Figure 1: Network of Johnson’s
Dictionary limited to authors distinctive of parts of speech
At a much smaller scale, the conceptual patterns that bind together definitions become more apparent. A group of verbs near the edge of the graph captures an overarching thematic set of concerns (Figure 2). “Despise,” “estrange,” “oppress” and “devour” suggest both an affective, as well as thematic unity. There is no reason for these groups to cluster together, unless Johnson sought specifically to create these conceptual groupings. In such cases, the association of words and texts is mutual: just as Shakespeare’s Macbeth provides an illustration for the act of despising, so too does the association of despise (or oppress, estrangement) with Macbeth color our reading of the play. As became apparent in the distinctive words that he uses for quotations, Johnson encodes interpretive theories into the apparently benign act of furnishing illustrative quotations.

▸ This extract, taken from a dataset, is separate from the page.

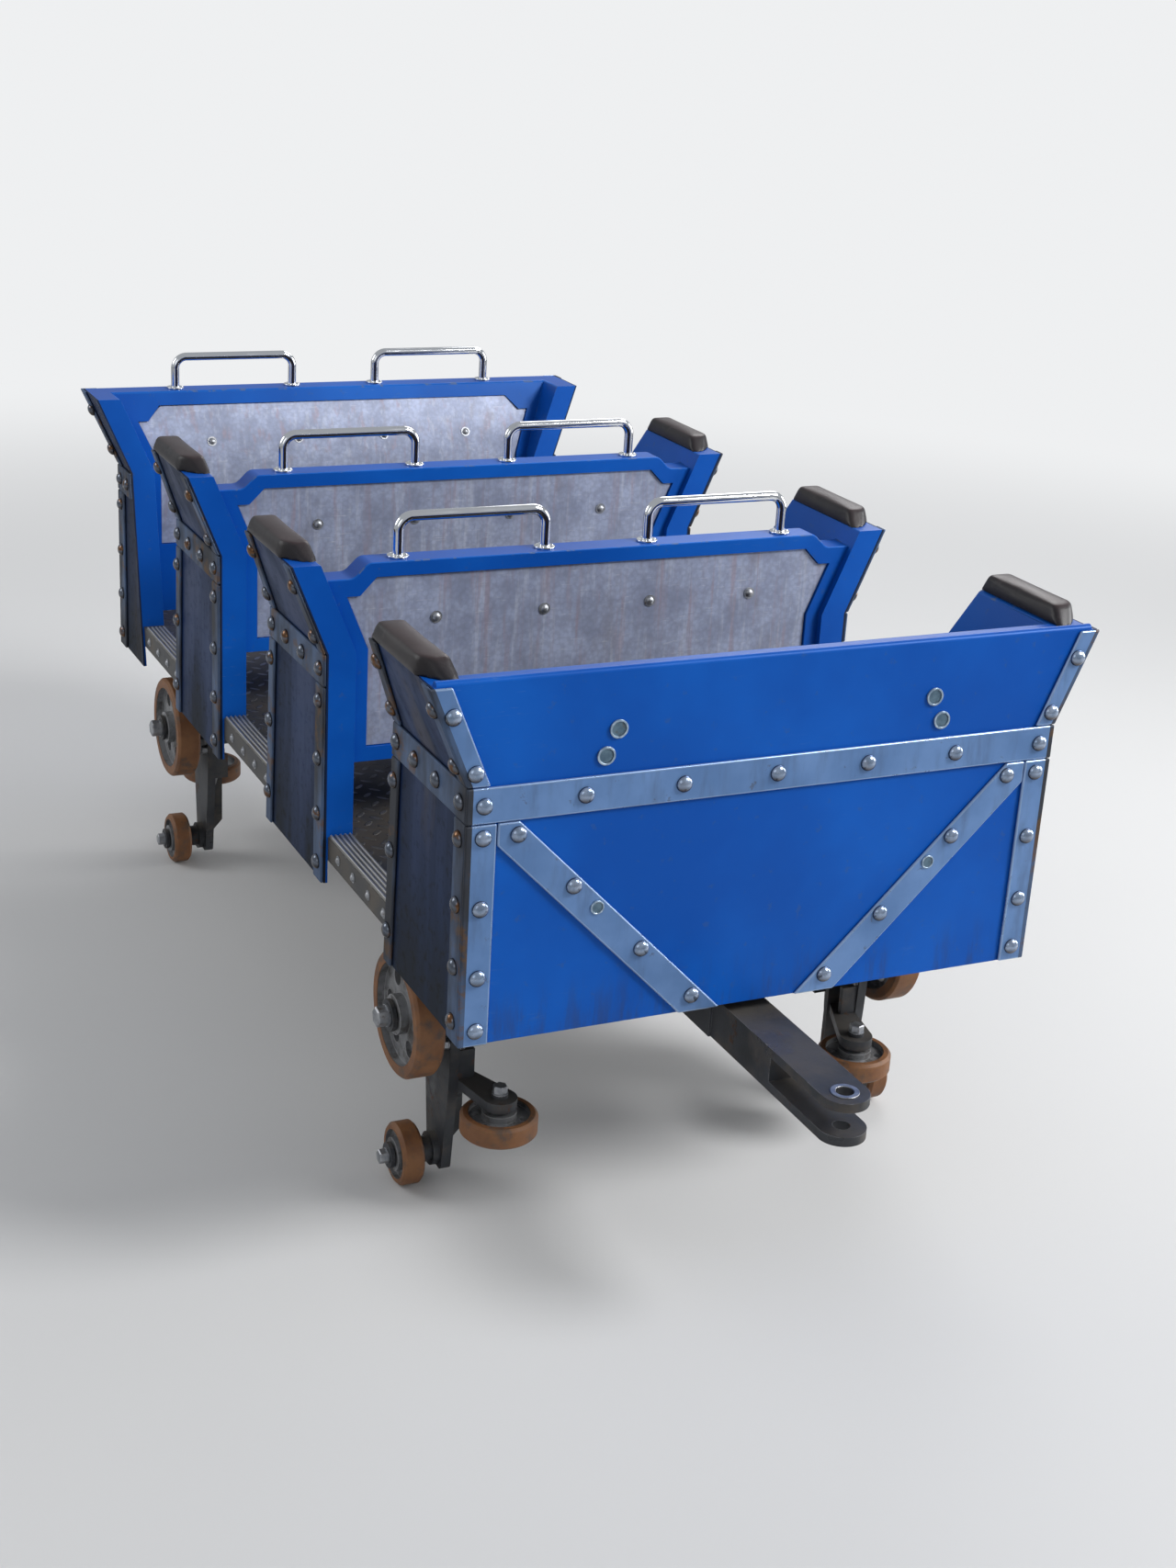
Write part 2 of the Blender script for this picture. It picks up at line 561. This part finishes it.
def tube(points, radius):
    """Bmesh of a round cord along a closed loop of points."""
    curve = bpy.data.curves.new("path", "CURVE")
    curve.dimensions = "3D"
    curve.bevel_depth = radius
    curve.bevel_resolution = 3
    line = curve.splines.new("POLY")
    line.points.add(len(points) - 1)
    for point, place in zip(line.points, points):
        point.co = (*place, 1)
    line.use_cyclic_u = True
    holder = bpy.data.objects.new("path", curve)
    mesh = bpy.data.meshes.new_from_object(holder)
    bm = bmesh.new()
    bm.from_mesh(mesh)
    bmesh.ops.remove_doubles(bm, verts=bm.verts, dist=1e-5)
    bmesh.ops.recalc_face_normals(bm, faces=bm.faces)
    bpy.data.objects.remove(holder)
    bpy.data.meshes.remove(mesh)
    bpy.data.curves.remove(curve)
    return bm


def join(target, extra, material=0):
    """Adds the faces of one bmesh to another with a material number."""
    for face in extra.faces:
        face.material_index = material
    mesh = bpy.data.meshes.new("part")
    extra.to_mesh(mesh)
    extra.free()
    target.from_mesh(mesh)
    bpy.data.meshes.remove(mesh)


def ring(bm, at, normal, inner, outer, height, material=0):
    """Flat washer around an axis."""
    part = bmesh.new()
    for radius in (inner, outer):
        bmesh.ops.create_circle(part, segments=36, radius=radius)
    bmesh.ops.bridge_loops(part, edges=part.edges)
    made = bmesh.ops.extrude_face_region(part, geom=list(part.faces))
    raised = [v for v in made["geom"] if isinstance(v, bmesh.types.BMVert)]
    bmesh.ops.translate(part, verts=raised, vec=(0, 0, height))
    bmesh.ops.recalc_face_normals(part, faces=part.faces)
    bmesh.ops.transform(part, matrix=facing(at, normal), verts=part.verts)
    join(bm, part, material)


def plate(bm, corners, push, rounding=0.0048):
    """Flat bar from its corners on the wall, pushed out to its thickness, with rounded edges."""
    part = bmesh.new()
    face = part.faces.new([part.verts.new(corner) for corner in corners])
    made = bmesh.ops.extrude_face_region(part, geom=[face])
    moved = [v for v in made["geom"] if isinstance(v, bmesh.types.BMVert)]
    bmesh.ops.translate(part, verts=moved, vec=push)
    bmesh.ops.recalc_face_normals(part, faces=part.faces)
    soften(part, rounding, 3, longer=0.0)
    join(bm, part)


# Tubs, nose and the bars riveted on them
BAR_SEAM = 0.0014
RECESS = 0.010
CORNER_RIVETS = (0.545, 0.650, 0.768, 0.890, BAND_Z)
RIVET_RADIUS, RIVET_HEIGHT = 0.0158, 0.0106
CORNER_W, STRIP_W, BRACE, BAND_LOW = 0.050, 0.036, 0.0424, FOLD - 0.066


def wing_edge(z):
    """How far a wing's front edge stands in front of the row's rear face."""
    if z > FOLD:
        return WING_FOLD + (z - FOLD) / (TIP - FOLD) * (WING_TOP - WING_FOLD)
    return WING_LOW + (z - SKIRT) / (FOLD - SKIRT) * (WING_FOLD - WING_LOW)


def wall_bar(bm, side, spans, push):
    """Bar on a side wall; spans are its first and last X at each height."""
    points = [(span[1], side * side_y(span[0]), span[0]) for span in spans]
    points += [(span[2], side * side_y(span[0]), span[0]) for span in reversed(spans)]
    plate(bm, points, push)


def nose_back(z):
    """X of the rear edge of the nose's side walls."""
    lean = NOSE_FLARE + NOSE_SIDE_LOW - NOSE_SIDE_TOP
    return NOSE_FOLD - NOSE_SIDE_LOW + (z - SKIRT) / (TIP - SKIRT) * lean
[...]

Figure 2: Detail of «negative affect» cluster of verbs in part of speech network
Through a computational analysis, the underlying structure of the dictionary reveals the doubled work of lexicography. Quotations are both empirical proofs of contingent meaning, and, in turn, receive meaning themselves through accretion: slow layering of the conceptual unities between the words that they are used to define. The complexities of the dictionary reveal a set of organizing principles embedded in the quotations: this project allows us to extract these patterns and reveal their fundamental influence on the development of, not just lexicography, but language itself across that last three hundred years.